Infoscience

Conference paper

Full-Scale Cyclic Testing of Deep Slender Wide-Flange Steel Beam-Columns under Unidirectional and Bidirectional Lateral Drift Demands

Deep and slender wide-flange steel beam-columns are commonly used in steel special moment frames (SMFs) in North America. These sections provide large moment-of-inertia required to satisfy the design code’s drift limits while keeping the column steel weight at minimum. Due to their low out-of-plane moment-of-inertia and high web and flange slenderness ratios, such sections are vulnerable to local and global geometric instabilities when subjected to lateral drift demands coupled with compressive axial load. Past experimental research on steel beam-columns has mainly focused on small and stocky wideflange sections.

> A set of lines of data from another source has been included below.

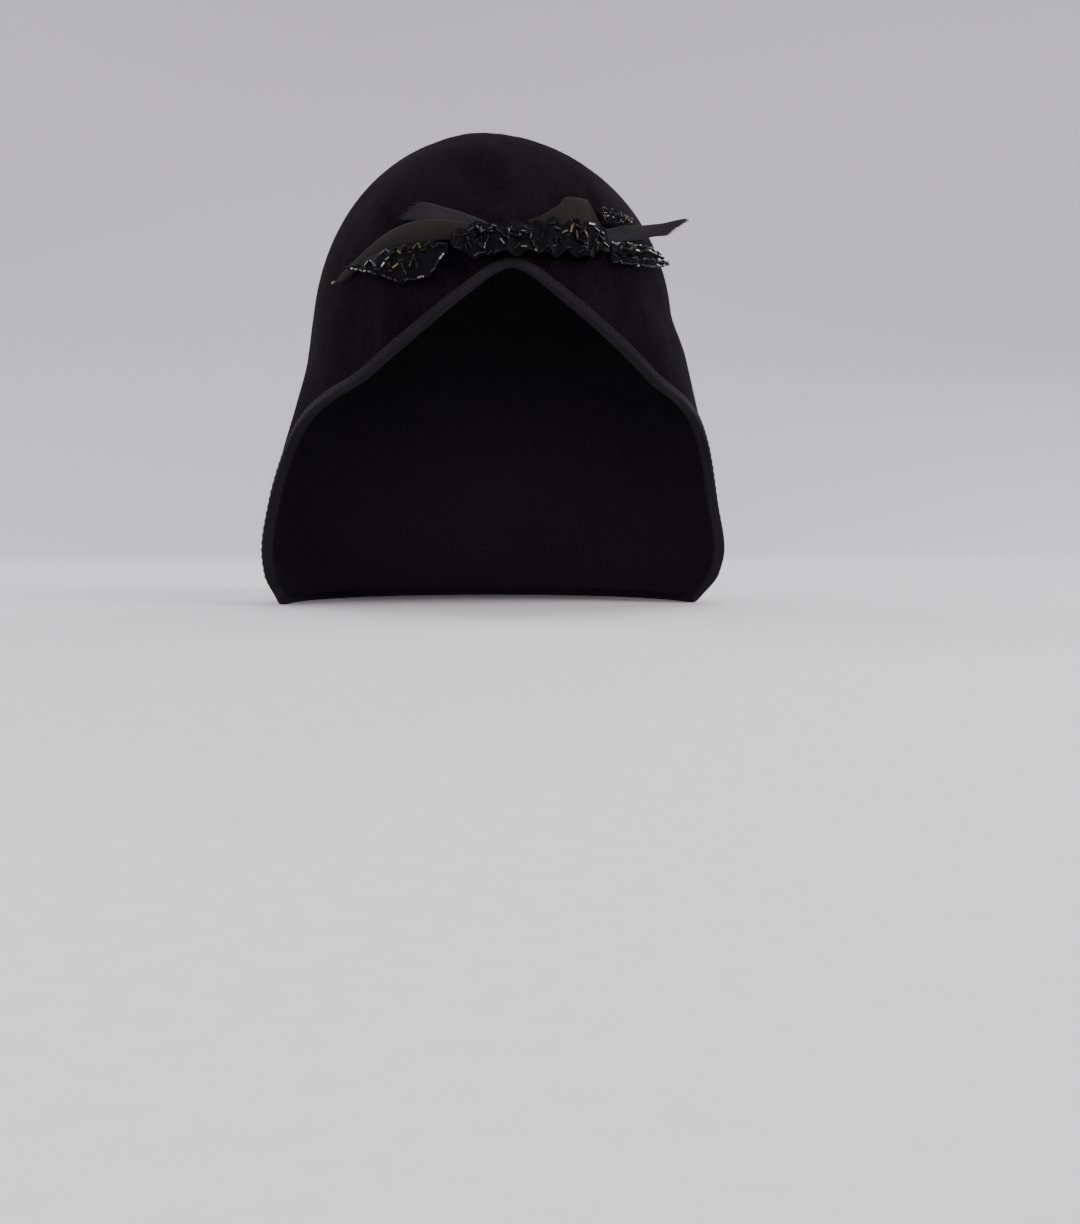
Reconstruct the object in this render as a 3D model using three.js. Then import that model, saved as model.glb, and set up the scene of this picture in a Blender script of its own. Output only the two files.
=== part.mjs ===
// Cloche hat of black velour felt: a hollow helmet crown with a peaked front, flared side lobes,
// a bound rim and a flat trim of ribbon tails and beaded leaves across the brow.
// Millimetres, +Z up. The face opening looks along -Y and +X is the wearer's left.
import * as THREE from "three";

// Felt body
const hatHeight = 194.5;
const shoulderHeight = 112;
const crownWidth = 154;
const frontReach = 94;
const backReach = 104;
const crownLean = 3.2;
const domeRoundness = 1.92;
const feltThickness = 2.5;
const peakHeight = 125.3;

// Rim binding
const bindingWidth = 3.4;
const bindingThickness = 0.8;
const bindingRound = 0.5;

// Trim
const trimRise = 15.7;
const ribbonWidth = 8.5;
const ribbonThickness = 1;
const gauzeThickness = 0.9;
const ruffleDepth = 2.6;
const ruffleFolds = 8;
const leafSwell = 0.9;
const loopBulge = 2.1;
const seatGap = 0.3;

// Mesh fineness
const halfColumns = 36;
const domeRows = 10;
const wallRows = 12;

const trimHeight = peakHeight + trimRise;
const ringHeight = trimHeight + ribbonWidth / 2;

// Plan of the hat by height. Heights are shares of hatHeight, left and right shares of half the
// crown width, front and back shares of the two reaches.
const SECTIONS = [
  { height: 0, left: 1.16, right: 1.16, front: 0.985, back: 0.965 },
  { height: 0.067, left: 1.223, right: 1.247, front: 0.985, back: 0.95 },
  { height: 0.118, left: 1.238, right: 1.27, front: 0.985, back: 0.94 },
  { height: 0.221, left: 1.202, right: 1.226, front: 0.985, back: 0.94 },
  { height: 0.324, left: 1.138, right: 1.182, front: 0.985, back: 0.96 },
  { height: 0.427, left: 1.062, right: 1.118, front: 0.985, back: 0.985 },
  { height: 0.53, left: 0.996, right: 1.053, front: 0.99, back: 1 },
  { height: 0.627, left: 0.97, right: 0.982, front: 1, back: 1 },
  { height: 0.782, left: 0.978, right: 0.985, front: 1, back: 0.995 },
  { height: 0.884, left: 0.985, right: 0.992, front: 1, back: 0.99 },
  { height: 0.97, left: 0.96, right: 0.965, front: 0.99, back: 0.98 },
  { height: 1, left: 0.93, right: 0.93, front: 0.98, back: 0.97 },
];

// The rim from the front to the nape. Azimuths are degrees from the front, heights shares of
// peakHeight, and crown is the azimuth from which the wall comes down to that point.
const RIM = [
  { azimuth: 0, height: 1, crown: 0 },
  { azimuth: 5, height: 0.982, crown: 8 },
  { azimuth: 10, height: 0.946, crown: 15 },
  { azimuth: 24, height: 0.838, crown: 31 },
  { azimuth: 36.5, height: 0.74, crown: 45 },
  { azimuth: 43, height: 0.691, crown: 52 },
  { azimuth: 57, height: 0.635, crown: 64 },
  { azimuth: 65, height: 0.594, crown: 71 },
  { azimuth: 71, height: 0.535, crown: 77 },
  { azimuth: 75.5, height: 0.447, crown: 84 },
  { azimuth: 79, height: 0.319, crown: 91 },
  { azimuth: 82, height: 0.16, crown: 99 },
  { azimuth: 86, height: 0.056, crown: 107 },
  { azimuth: 94, height: 0, crown: 116 },
  { azimuth: 180, height: 0, crown: 180 },
];

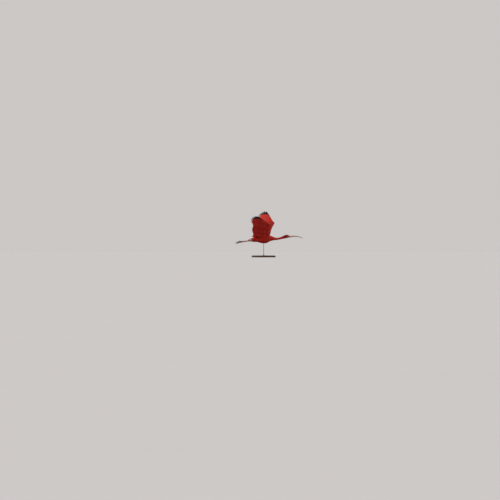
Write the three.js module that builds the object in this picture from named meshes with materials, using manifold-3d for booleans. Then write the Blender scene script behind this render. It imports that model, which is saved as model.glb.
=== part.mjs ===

To this end, an extensive testing program was conducted at École Polytechnique de Montreal that investigated the cyclic behavior of 10 full-scale deep beam-columns. The column specimens were 600mm deep (i.e., W610 sections). The beam-columns were tested under unidirectional and bidirectional lateral loading protocols coupled with different levels of constant compressive axial load. The test setup involved a 6 degrees-of-freedom control system that was capable of realistically simulating the flexibility of the beam-to-column connection at the top of a first-story beam-column; hence the tests utilized a movable point of inflection during lateral loading as would occur in reality. This paper discusses the main findings from the experimental program and a corroborating finite element analytical study that investigated the hysteretic behavior of 40 different deep wide-flange beam-columns. In particular, the effects of the local and global slenderness ratio, lateral loading protocol, applied axial load ratios, and boundary conditions on the column’s hysteretic behavior were quantified. Furthermore, the effect of bidirectional lateral deformations coupled with compressive axial load on the overall dynamic stability of steel beam-columns is discussed. Finally, out-of-plane forces exerted at the top of the column due to twisting and global buckling about the column’s weak-axis are quantified. The quantification of out-of-plane forces is essential to properly design the lateral bracing of steel beam-columns.